Pendant qu'Oronte augmente avec ses années son fonds et ses revenus, une fille naît dans quelque famille, s'élève, croît, s'embellit, et entre dans sa seizième année; il se fait prier à cinquante ans pour l'épouser, jeune, belle, spirituelle : cet homme, sans naissance, sans esprit, et sans le moindre mérite, est préféré à tous ses rivaux.

Le mariage, qui devroit être à l'homme une source de tous les biens, lui est souvent, par la disposition de sa fortune, un lourd fardeau sous lequel il succombe : c'est alors qu'une femme et des enfants sont une violente tentation à la fraude, au mensonge, et aux gains illicites. Il se trouve entre la friponnerie et l'indigence: étrange situation !

Épouser une veuve, en bon françois, signifie faire sa fortune: il n'opère pas toujours ce qu'il signifie.

Celui qui n'a de partage avec ses frères que pour vivre à l'aise bon praticien, veut être officier; le simple officier se fait magistrat; et le

magistrat veut présider; et ainsi de toutes les conditions où les hommes languissent serrés et indigents après avoir tenté au-delà de leur fortune, et forcé pour ainsi dire leur destinée, incapables tout à-la-fois de ne pas vouloir être riches et de demeurer riches.

Dîne bien, Cléarque, soupe le soir, mets du bois au feu, achète un manteau, tapisse ta chambre: tu n'aimes point ton héritier; tu ne le connois point, tu n'en as point.

Jeune, on conserve pour sa vieillesse ; vieux, on épargne pour la mort. L'héritier prodigue paie de superbes funérailles, et dévore le reste.

L'avare dépense plus mort, en un seul jour, qu'il ne faisoit vivant en dix années; et son héritier plus en dix mois, qu'il n'a su faire luimême en toute sa vie.

Ce que l'on prodigue, on l'ôte à son héritier : ce que l'on épargne sordidement, on se l'ôte à soi-même. Le milieu est justice pour soi et pour les autres.

Les enfants peut-être seroient plus chers à leurs pères, et réciproquement les pères à leurs enfants, sans le titre d'héritiers.

Triste condition de l'homme, et qui dégoûte

de la vie! il faut suer, veiller, fléchir, dépendre, pour avoir un peu de fortune, ou la devoir à l'agonie de nos proches : celui qui s'empêche de souhaiter que son père y passe bientôt, est homme de bien.

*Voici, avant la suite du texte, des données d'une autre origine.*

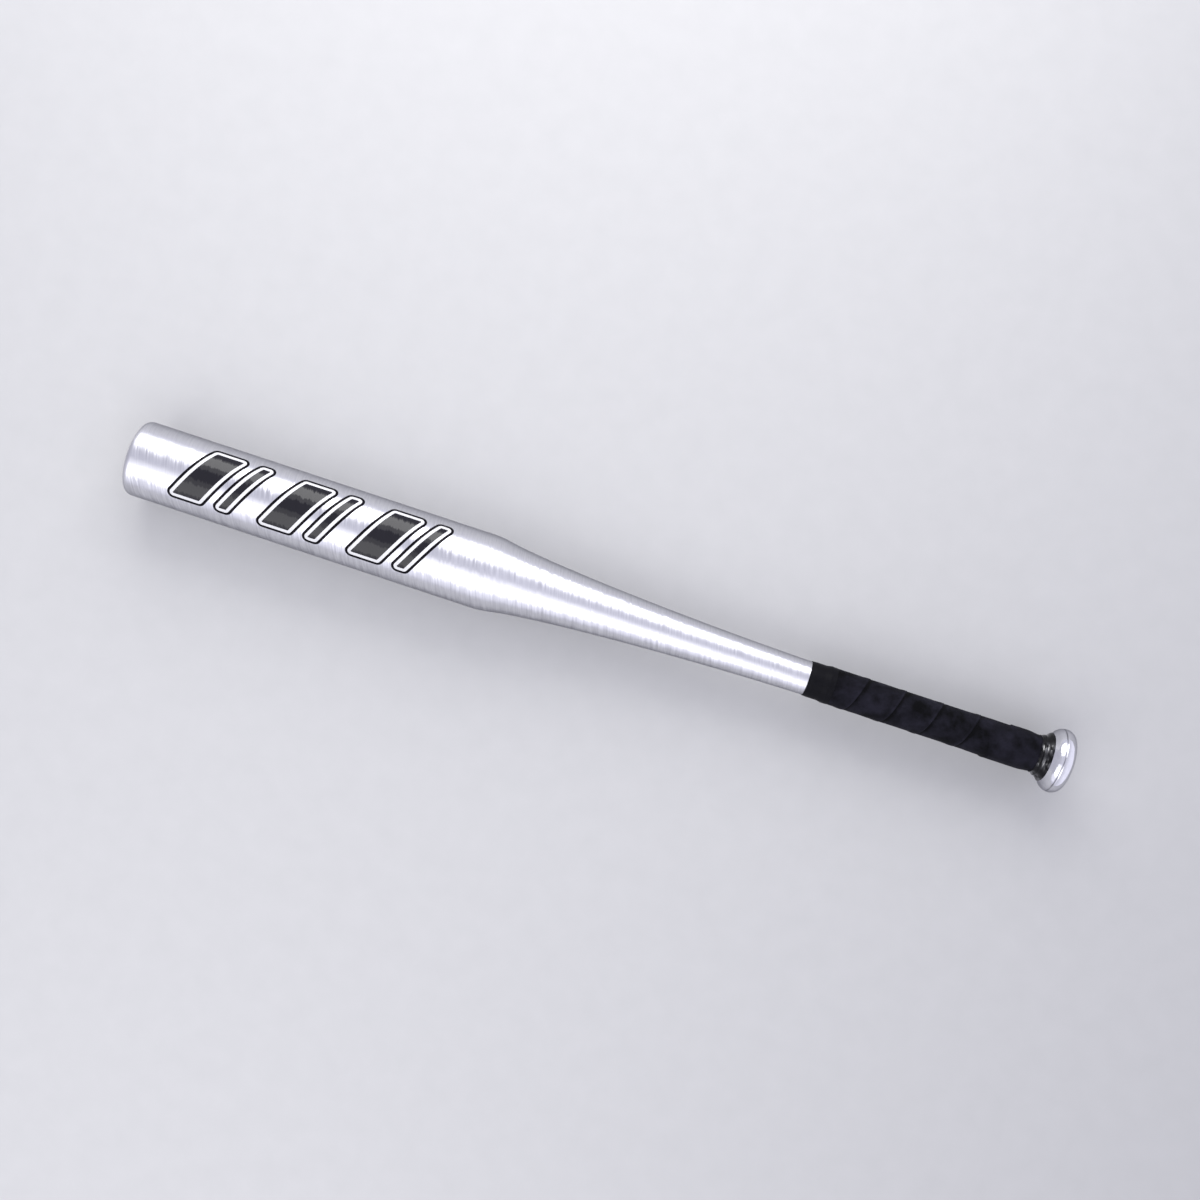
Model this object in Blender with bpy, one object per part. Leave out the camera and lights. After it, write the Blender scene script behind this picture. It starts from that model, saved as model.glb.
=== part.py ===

Le caractère de celui qui veut hériter de quelqu'un rentre dans celui du complaisant : nous ne sommes point mieux flattés, mieux obéis, plus suivis, plus entourés, plus cultivés, plus ménagés, plus caressés de personne pendant notre vie, que de celui qui croit gagner à notre mort, et qui desire qu'elle arrive.

Tous les hommes, par les postes différents, par les titres, et par les successions, se regardent comme héritiers les uns des autres, et cultivent par cet intérêt, pendant tout le cours de leur vie, un desir secret et enveloppé de la mort d'autrui : le plus heureux dans chaque condition est celui qui a plus de choses à perdre par sa mort, et à laisser à son successeur.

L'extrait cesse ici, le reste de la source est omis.